You've probably heard that climate change is melting the polar ice caps - but what does this actually mean? It refers to the Greenland and Antarctic Ice Sheets, which are large systems of interconnected glaciers, kilometres thick. They are formed by snow falling on land, which compacts into ice and slowly flows downhill towards the ocean. When the ice sheets come into contact with a warming atmosphere or ocean, they begin to melt faster than new ice can form. This releases cold, fresh meltwater into the surrounding ocean. The most well-known consequence of this process is sea-level rise, as the volume of the ocean increases. Unfortunately, there are other side effects beyond sea level rise.
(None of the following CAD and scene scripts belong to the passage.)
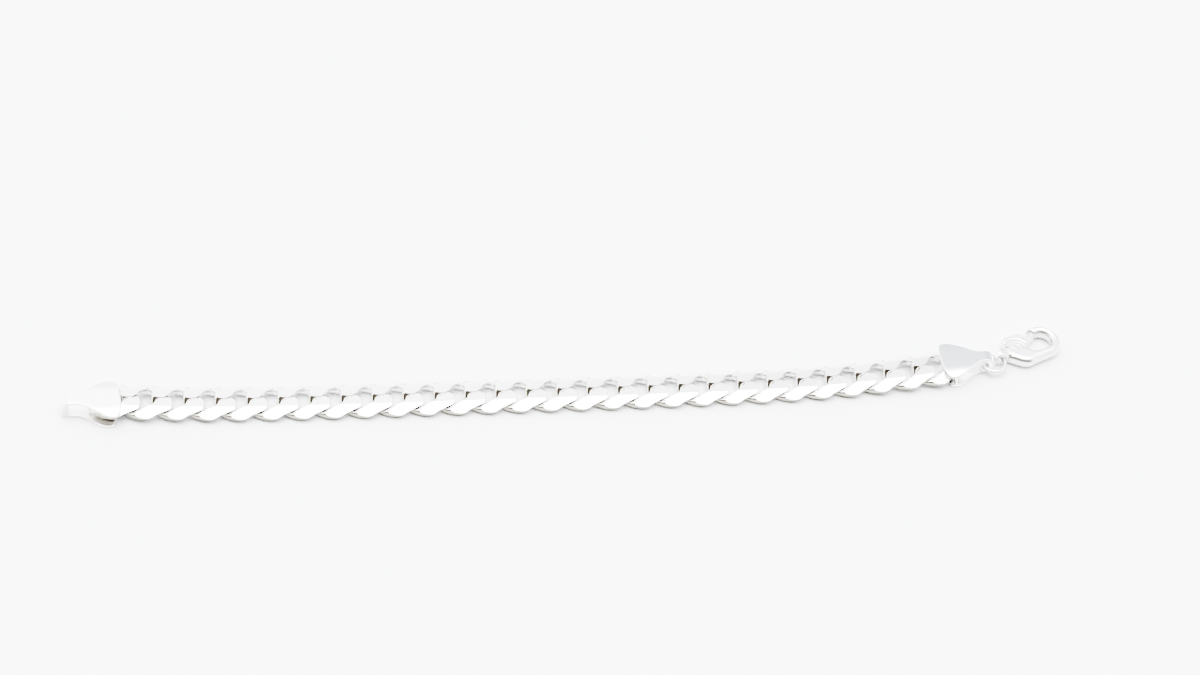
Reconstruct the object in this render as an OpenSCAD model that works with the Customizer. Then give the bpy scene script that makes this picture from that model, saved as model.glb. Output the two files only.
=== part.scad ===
// Flat bevelled curb bracelet, lying open, with two folded end caps, a jump ring and a lobster clasp.
// Millimetres. +X runs along the chain towards the clasp, +Z is up and the plane z = 0 carries it.

/* [Chain] */
// Number of links
link_count = 28; // [12:1:32]
// Distance from one link to the next
link_pitch = 5.96; // [5.6:0.02:6.6]
// Width of the chain from edge to edge
chain_width = 8.6; // [8:0.1:9.6]
// Thickness of the chain
chain_thickness = 2.4; // [2.2:0.05:2.8]
// Width of the wire of a link, seen from above
wire_width = 2; // [1.8:0.05:2.1]
// Gap between two neighbouring links where they meet on the midline
end_gap = 0.16; // [0.1:0.02:0.3]
// Width of the polished flat along the middle of the chain
flat_width = 4.3; // [2.8:0.1:5]
// Height that each polished bevel loses between the flat and the edge
bevel_drop = 1.23; // [0.7:0.01:1.3]
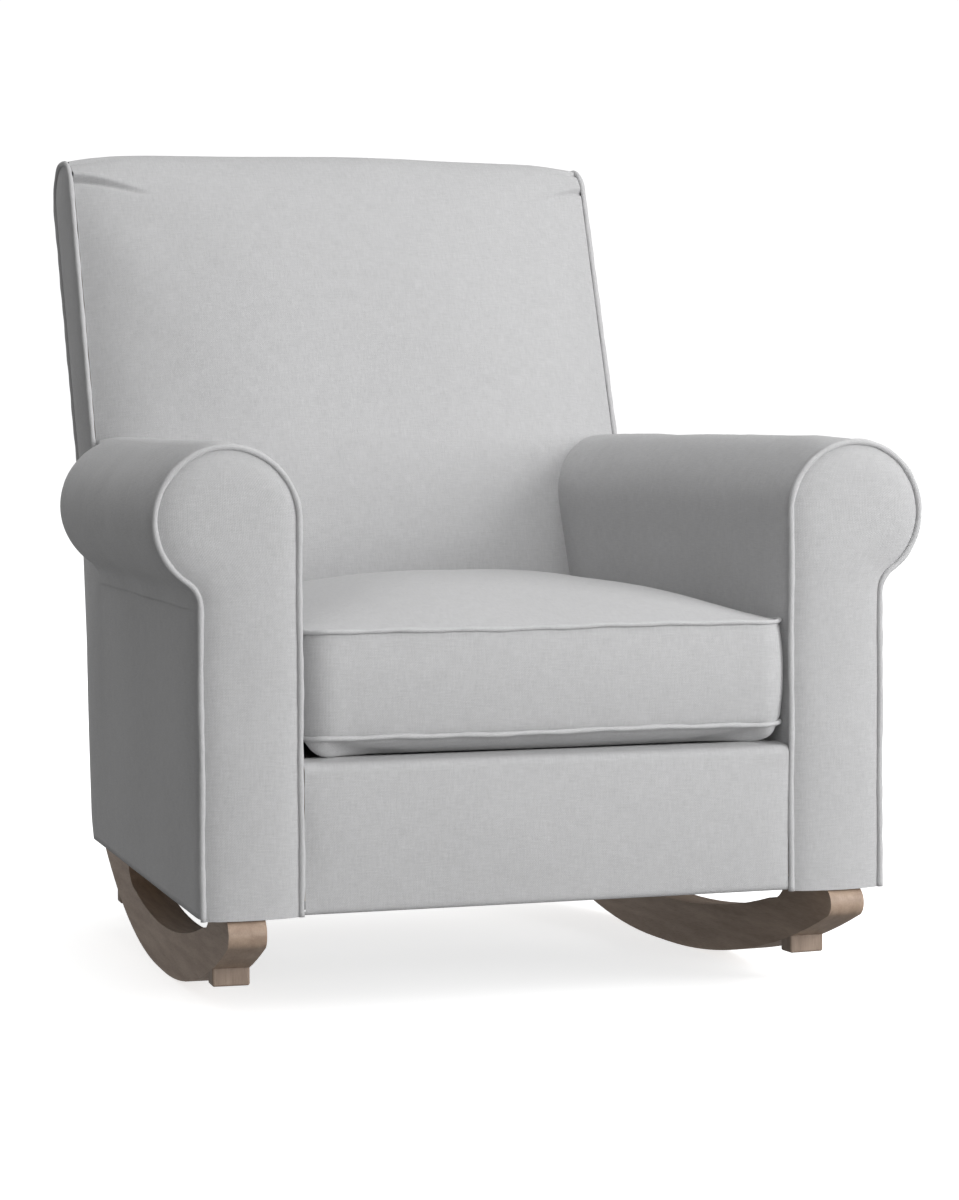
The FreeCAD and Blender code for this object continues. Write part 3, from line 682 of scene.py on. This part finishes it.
def back_cushion():
    """Front and top of the back in one cloth, full in the middle and drawn in at the side welts."""
    path = resample(back_path(0.0, 0.270), 900)
    rear = (path[:, 0] > front_y(BACK_TOP) + 0.05) & (path[:, 1] < REAR_TOP - 0.020)
    path = resample(path[:int(np.argmax(rear))], 128)
    s = np.linspace(-1, 1, 97)
    s = np.sin(s * math.pi / 2) * 0.28 + s * 0.72
    grid = np.zeros((97, 128, 3))
    grid[..., 0] = s[:, None] * BACK_HALF
    grid[..., 1] = path[None, :, 0]
    grid[..., 2] = path[None, :, 1]
    tangent = np.gradient(path, axis=0)
    tangent /= np.linalg.norm(tangent, axis=1, keepdims=True)
    normal = np.stack([-tangent[:, 1], tangent[:, 0]], 1)
    length = arc_lengths(path)
    turn = length[int(np.argmax(path[:, 1] > BACK_TOP - BACK_ROUND))]
    edge = (1 - np.abs(s)) * BACK_HALF
    roll = 0.56 * (1 - (1 - np.clip(edge / 0.085, 0, 1)) ** 2.5) \
        + 0.44 * (1 - (1 - np.clip(edge / 0.250, 0, 1)) ** 2.2)
    middle = 1 - np.abs(s) ** 2.2
    high = np.clip((path[:, 1] - 0.600) / 0.330, 0, 1)
    lift = np.where(length < turn * 1.06, 1 - high ** 3.6, 0)
    over = np.clip((length - turn * 0.93) / 0.06, 0, 1)
    fall = np.clip((length[-1] - length) / 0.05, 0, 1)
    crown = BACK_FULL * lift + 0.0120 * (1 - lift)
    height = roll[:, None] * crown[None, :] * (0.25 + 0.75 * fall[None, :]) \
        + middle[:, None] * (0.006 * lift + 0.003 * over)[None, :] * fall[None, :]
    height -= 0.001
    grid[..., 1] += height * normal[None, :, 0]
    grid[..., 2] += height * normal[None, :, 1]
    soft = ripple(grid, 0.17, 0.0035, 11.0) + ripple(grid, 0.05, 0.0007, 12.0)
    soft *= np.clip(edge / 0.06, 0, 1)[:, None]
    grid[..., 1] += soft * normal[None, :, 0]
    grid[..., 2] += soft * normal[None, :, 1]
    return grid, normal, length, turn, s


def pleat(grid, normal, length, s, side, start, reach, drop, depth, width):
    """Tuck that runs in from a side welt: a folded lip above a narrow groove."""
    inward = (1 - side * s) * BACK_HALF
    level = start - drop * (inward / reach) ** 1.3
    strength = np.clip(1 - inward / reach, 0, 1) ** 0.7 * (inward < reach)
    off = length[None, :] - level[:, None]
    lip = 0.45 * depth * np.exp(-((off - 2.3 * width) / (1.6 * width)) ** 2)
    groove = -depth * np.exp(-(off / width) ** 2) + lip
    push = groove * strength[:, None]
    grid[..., 1] += push * normal[None, :, 0]
    grid[..., 2] += push * normal[None, :, 1]


def softened(field, passes):
    """Average a grid of vectors with its neighbours, its rim held."""
    for _ in range(passes):
        field[1:-1] = (field[:-2] + 2 * field[1:-1] + field[2:]) / 4
        field[:, 1:-1] = (field[:, :-2] + 2 * field[:, 1:-1] + field[:, 2:]) / 4
    return field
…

The oceans around Greenland and Antarctica are unusual because they are the only regions of the world's oceans with significant vertical mixing. Everywhere else, the ocean is stratified, forming layers of water organised by density, with the lightest water at the surface and the heaviest water at the seafloor. The layers don't interact with each other very much. But in a few locations around the coast of Antarctica, as well as in the North Atlantic Ocean near Greenland, surface water becomes cold and salty enough to sink into the deep ocean. Then it slowly travels around the world for about a thousand years, like a deep-ocean conveyor belt, before resurfacing. This process of "deep water formation", occurring in just a few regions, affects deep ocean currents which transport heat around the world and influence climate patterns worldwide. But what happens when ice sheet meltwater is released into these deep water formation regions? How are the ocean currents and climate patterns affected?

Our study addressed this question using two different models: an ice sheet model, which simulates the flow of the glaciers making up the Greenland and Antarctic Ice Sheets, and a climate model, which simulates the global atmosphere, ocean, sea ice, and vegetation. Both models run on supercomputers and solve huge numbers of physics equations. Our study was novel because the ice sheet model and the climate model were able to communicate with each other, exchanging information regularly throughout the simulations.

We ran a number of different simulations over the 21st century, using several different scenarios for fossil fuel emissions, which might decline in the future but might continue to grow. In some experiments, the climate model considered the effect of ice sheet meltwater in its calculations; in other experiments, it ignored the meltwater. This allowed us to isolate the impact of ice sheet meltwater on the climate system.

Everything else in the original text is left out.